- Given task:
Gather every line of the entries that includes the word "picture".

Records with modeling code
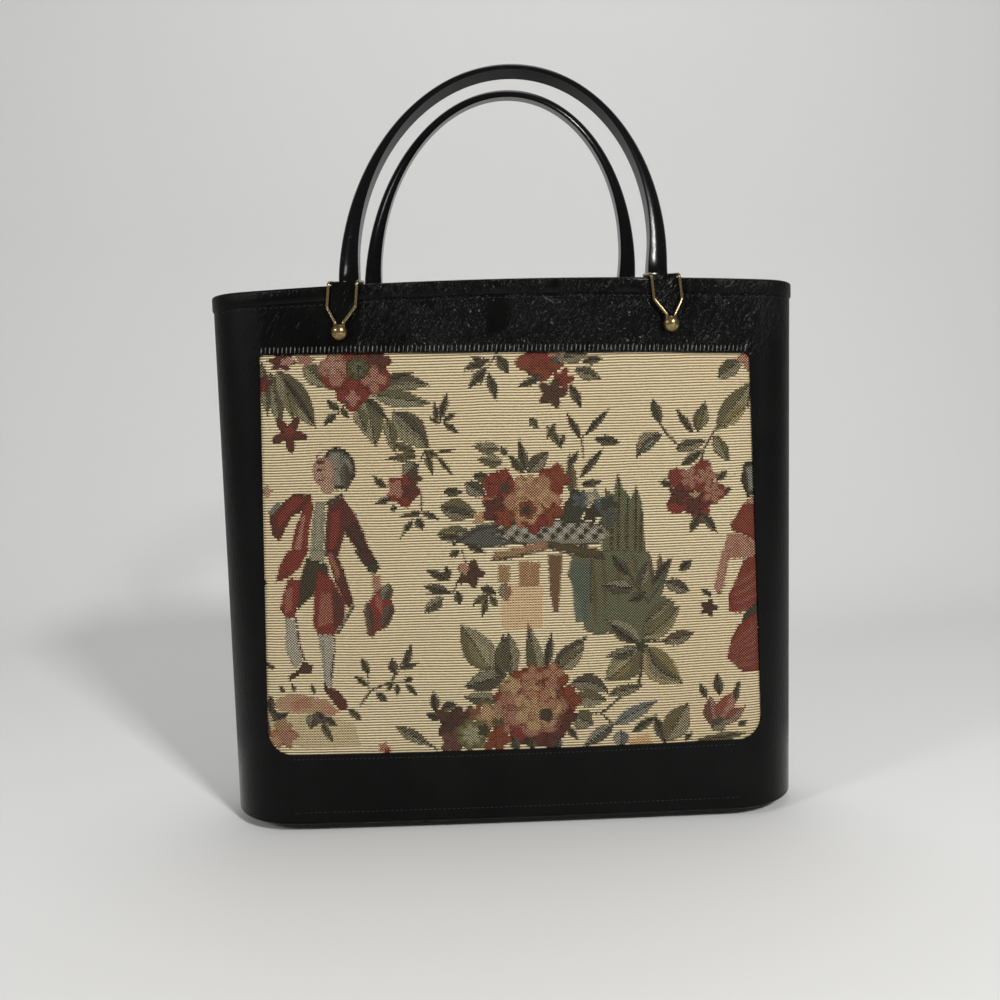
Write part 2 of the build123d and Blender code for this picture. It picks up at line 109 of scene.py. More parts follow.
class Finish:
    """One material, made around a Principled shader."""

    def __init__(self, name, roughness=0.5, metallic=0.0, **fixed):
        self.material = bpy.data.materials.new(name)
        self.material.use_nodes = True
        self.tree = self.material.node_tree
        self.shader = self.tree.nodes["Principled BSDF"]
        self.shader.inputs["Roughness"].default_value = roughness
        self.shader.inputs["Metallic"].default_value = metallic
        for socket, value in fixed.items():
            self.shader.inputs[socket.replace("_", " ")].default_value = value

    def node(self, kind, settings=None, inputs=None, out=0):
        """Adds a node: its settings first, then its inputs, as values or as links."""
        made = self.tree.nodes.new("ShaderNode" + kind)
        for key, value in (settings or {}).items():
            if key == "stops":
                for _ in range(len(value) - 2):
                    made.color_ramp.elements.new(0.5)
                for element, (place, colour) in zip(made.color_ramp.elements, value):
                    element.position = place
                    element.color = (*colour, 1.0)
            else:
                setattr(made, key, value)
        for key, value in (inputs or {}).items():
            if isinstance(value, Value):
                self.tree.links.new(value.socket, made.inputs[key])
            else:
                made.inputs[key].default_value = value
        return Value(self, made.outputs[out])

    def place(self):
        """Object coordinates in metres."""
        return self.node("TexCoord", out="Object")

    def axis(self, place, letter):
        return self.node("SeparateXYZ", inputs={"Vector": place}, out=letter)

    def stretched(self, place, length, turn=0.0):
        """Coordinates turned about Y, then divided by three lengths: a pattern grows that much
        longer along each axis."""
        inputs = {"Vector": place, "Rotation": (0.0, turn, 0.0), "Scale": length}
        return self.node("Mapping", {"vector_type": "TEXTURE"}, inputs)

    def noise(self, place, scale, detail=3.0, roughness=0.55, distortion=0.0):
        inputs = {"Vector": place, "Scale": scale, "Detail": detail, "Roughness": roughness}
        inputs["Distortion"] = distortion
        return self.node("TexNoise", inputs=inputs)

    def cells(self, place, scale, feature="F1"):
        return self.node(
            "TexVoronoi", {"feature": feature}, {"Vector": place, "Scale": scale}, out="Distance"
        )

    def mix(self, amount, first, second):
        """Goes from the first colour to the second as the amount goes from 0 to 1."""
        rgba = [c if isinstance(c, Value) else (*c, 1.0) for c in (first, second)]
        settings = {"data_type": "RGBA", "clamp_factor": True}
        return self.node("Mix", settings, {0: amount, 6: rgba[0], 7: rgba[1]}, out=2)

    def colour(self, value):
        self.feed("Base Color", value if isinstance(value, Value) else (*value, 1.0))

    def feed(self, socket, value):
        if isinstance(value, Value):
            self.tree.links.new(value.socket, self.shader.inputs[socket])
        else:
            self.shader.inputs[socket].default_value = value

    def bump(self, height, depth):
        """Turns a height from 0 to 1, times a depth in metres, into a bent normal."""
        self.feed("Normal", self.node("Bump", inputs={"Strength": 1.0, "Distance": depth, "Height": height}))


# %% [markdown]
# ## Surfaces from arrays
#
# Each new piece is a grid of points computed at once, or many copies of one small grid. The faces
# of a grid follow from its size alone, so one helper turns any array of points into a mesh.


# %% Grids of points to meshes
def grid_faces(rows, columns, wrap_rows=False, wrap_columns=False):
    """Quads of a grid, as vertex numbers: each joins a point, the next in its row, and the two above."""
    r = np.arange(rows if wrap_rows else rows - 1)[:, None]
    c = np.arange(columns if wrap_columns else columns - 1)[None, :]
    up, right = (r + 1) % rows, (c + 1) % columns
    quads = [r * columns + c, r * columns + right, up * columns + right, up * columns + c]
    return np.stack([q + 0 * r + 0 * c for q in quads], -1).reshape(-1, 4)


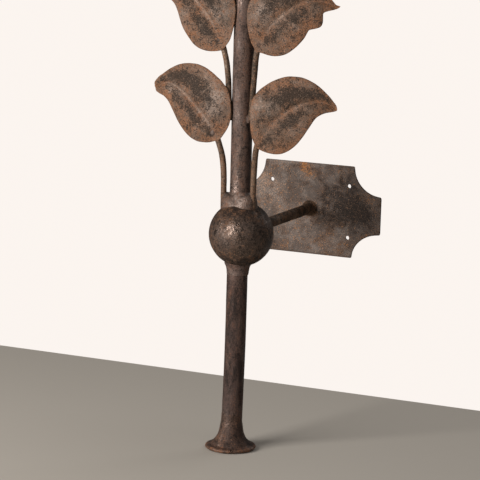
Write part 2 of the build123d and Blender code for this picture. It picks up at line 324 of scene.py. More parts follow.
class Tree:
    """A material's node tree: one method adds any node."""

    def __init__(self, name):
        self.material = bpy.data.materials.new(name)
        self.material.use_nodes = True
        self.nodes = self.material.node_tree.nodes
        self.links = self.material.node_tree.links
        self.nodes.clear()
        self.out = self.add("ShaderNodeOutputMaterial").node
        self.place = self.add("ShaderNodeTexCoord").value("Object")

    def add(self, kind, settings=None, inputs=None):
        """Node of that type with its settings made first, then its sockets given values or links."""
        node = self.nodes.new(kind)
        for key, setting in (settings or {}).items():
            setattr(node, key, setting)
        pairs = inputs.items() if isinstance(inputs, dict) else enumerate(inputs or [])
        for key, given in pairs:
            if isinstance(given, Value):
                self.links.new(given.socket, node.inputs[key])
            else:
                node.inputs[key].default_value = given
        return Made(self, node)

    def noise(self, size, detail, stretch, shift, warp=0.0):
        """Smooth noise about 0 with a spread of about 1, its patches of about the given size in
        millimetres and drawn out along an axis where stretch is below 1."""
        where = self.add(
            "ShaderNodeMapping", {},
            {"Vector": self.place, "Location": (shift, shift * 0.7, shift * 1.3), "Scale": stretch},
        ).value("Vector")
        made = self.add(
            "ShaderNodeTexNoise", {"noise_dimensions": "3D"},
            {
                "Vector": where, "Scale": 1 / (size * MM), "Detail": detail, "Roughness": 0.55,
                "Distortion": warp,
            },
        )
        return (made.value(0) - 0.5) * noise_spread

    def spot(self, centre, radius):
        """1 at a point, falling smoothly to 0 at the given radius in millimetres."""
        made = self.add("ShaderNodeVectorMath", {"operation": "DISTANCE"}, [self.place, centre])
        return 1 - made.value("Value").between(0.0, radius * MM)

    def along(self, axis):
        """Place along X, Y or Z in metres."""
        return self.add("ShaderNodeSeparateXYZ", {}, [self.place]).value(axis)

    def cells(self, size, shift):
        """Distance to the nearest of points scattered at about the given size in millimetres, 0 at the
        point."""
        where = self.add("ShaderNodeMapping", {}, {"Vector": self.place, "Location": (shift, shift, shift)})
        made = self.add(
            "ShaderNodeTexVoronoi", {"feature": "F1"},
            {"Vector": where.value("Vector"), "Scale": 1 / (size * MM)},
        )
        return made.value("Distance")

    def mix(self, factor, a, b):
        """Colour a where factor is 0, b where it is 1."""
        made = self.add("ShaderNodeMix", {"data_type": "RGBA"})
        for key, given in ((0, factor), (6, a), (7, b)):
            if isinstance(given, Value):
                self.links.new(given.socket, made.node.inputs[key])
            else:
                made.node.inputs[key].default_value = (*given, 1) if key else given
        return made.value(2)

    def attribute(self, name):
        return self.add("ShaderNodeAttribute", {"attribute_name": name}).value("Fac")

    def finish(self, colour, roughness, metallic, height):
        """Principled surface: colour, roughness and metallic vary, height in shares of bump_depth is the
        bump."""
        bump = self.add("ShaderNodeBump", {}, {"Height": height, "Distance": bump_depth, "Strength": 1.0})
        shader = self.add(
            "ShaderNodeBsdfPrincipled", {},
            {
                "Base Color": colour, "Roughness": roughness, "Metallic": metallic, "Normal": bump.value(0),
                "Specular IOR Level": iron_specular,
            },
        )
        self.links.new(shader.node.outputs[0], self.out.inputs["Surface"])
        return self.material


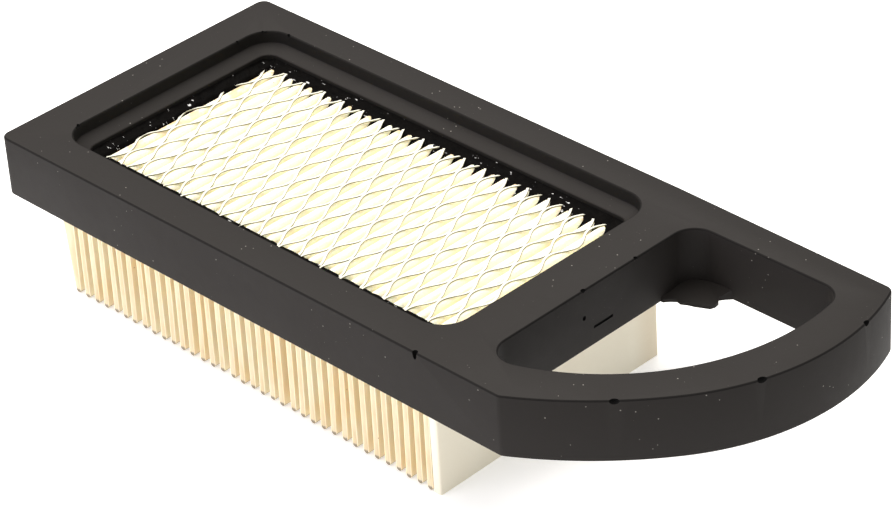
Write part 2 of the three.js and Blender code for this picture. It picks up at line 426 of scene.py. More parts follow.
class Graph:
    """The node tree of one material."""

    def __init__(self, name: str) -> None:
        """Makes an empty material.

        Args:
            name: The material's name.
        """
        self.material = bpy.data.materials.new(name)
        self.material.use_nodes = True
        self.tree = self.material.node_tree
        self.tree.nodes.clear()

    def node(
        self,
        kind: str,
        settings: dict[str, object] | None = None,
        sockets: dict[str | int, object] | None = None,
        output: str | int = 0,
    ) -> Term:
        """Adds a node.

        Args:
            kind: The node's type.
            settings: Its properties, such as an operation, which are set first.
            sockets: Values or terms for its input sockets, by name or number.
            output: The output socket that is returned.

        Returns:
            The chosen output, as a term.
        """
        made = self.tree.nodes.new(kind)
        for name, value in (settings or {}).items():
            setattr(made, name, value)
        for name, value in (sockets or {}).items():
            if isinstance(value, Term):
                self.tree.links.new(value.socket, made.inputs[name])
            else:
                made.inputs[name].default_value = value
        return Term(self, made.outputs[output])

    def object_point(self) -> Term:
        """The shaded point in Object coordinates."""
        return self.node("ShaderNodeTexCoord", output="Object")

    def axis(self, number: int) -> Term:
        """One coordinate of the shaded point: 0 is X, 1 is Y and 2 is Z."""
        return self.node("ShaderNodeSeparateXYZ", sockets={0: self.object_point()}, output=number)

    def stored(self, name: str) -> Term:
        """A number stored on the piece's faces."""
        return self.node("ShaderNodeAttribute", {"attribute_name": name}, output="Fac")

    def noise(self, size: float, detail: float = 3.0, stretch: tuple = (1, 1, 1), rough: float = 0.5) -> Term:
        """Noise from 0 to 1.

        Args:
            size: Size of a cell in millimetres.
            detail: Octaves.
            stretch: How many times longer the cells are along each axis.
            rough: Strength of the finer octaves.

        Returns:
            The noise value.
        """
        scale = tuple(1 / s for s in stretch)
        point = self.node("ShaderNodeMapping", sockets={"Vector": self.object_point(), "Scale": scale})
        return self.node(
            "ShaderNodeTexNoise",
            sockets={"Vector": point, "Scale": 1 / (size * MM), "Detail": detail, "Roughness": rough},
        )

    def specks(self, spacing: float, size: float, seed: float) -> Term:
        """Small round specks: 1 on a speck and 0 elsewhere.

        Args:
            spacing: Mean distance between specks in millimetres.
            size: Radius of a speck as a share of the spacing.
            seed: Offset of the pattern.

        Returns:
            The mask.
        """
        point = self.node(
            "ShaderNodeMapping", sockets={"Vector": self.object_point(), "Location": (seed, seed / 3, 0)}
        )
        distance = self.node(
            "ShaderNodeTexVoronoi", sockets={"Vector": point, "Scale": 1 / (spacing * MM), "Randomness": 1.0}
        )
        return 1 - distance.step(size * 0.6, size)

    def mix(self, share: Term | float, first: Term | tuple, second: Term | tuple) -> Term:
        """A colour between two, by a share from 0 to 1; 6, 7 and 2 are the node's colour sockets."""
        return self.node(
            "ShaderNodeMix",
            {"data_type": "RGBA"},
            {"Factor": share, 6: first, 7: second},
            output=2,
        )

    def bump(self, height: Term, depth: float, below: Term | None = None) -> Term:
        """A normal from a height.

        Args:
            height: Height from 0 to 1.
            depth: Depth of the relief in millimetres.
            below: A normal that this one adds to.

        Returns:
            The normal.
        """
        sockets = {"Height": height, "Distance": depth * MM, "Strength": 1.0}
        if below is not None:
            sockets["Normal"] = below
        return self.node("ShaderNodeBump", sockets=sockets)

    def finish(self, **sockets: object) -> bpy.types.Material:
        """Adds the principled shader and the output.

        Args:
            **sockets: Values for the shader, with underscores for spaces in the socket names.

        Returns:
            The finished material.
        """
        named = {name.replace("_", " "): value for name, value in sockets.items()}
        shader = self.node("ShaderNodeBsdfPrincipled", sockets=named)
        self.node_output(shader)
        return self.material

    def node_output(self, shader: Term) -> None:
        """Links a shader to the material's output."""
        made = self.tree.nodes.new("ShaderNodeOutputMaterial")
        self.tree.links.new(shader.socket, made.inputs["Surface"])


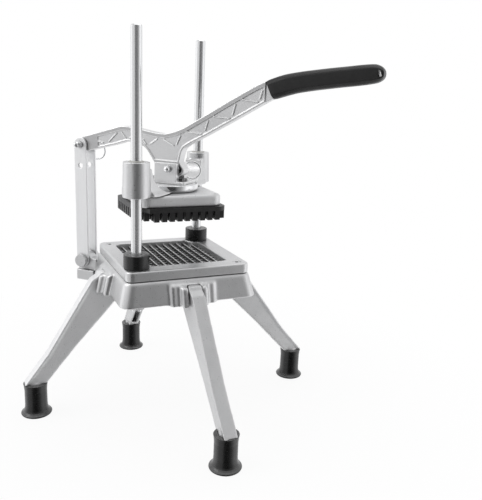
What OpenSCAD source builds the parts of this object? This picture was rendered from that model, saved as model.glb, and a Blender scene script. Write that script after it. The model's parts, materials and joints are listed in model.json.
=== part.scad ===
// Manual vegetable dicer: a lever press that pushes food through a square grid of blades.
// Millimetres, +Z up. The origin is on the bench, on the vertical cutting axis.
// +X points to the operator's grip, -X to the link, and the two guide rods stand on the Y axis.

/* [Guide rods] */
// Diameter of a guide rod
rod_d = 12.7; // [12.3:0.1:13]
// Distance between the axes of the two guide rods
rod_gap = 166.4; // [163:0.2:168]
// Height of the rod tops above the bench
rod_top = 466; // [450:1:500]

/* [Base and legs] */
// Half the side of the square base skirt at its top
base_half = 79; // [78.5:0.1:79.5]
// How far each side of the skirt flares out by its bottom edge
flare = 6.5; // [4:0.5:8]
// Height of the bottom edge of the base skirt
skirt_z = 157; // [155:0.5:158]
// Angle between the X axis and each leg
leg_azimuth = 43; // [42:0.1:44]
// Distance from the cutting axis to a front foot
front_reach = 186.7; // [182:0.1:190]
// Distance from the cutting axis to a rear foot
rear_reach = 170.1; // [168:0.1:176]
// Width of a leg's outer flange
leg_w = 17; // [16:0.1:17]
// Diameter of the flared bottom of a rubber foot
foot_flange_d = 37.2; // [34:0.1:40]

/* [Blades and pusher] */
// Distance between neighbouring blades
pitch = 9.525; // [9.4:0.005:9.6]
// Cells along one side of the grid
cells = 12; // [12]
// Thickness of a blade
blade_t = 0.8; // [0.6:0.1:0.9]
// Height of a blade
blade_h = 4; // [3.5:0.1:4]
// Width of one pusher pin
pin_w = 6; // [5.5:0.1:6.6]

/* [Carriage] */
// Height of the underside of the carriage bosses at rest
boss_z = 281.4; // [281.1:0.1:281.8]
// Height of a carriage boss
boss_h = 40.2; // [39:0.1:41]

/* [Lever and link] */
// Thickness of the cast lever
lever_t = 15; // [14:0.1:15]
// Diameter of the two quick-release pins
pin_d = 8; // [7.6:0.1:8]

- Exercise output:
Write part 2 of the build123d and Blender code for this picture. It picks up at line 109 of scene.py. More parts follow.
Write part 2 of the build123d and Blender code for this picture. It picks up at line 324 of scene.py. More parts follow.
Write part 2 of the three.js and Blender code for this picture. It picks up at line 426 of scene.py. More parts follow.
What OpenSCAD source builds the parts of this object? This picture was rendered from that model, saved as model.glb, and a Blender scene script. Write that script after it. The model's parts, materials and joints are listed in model.json.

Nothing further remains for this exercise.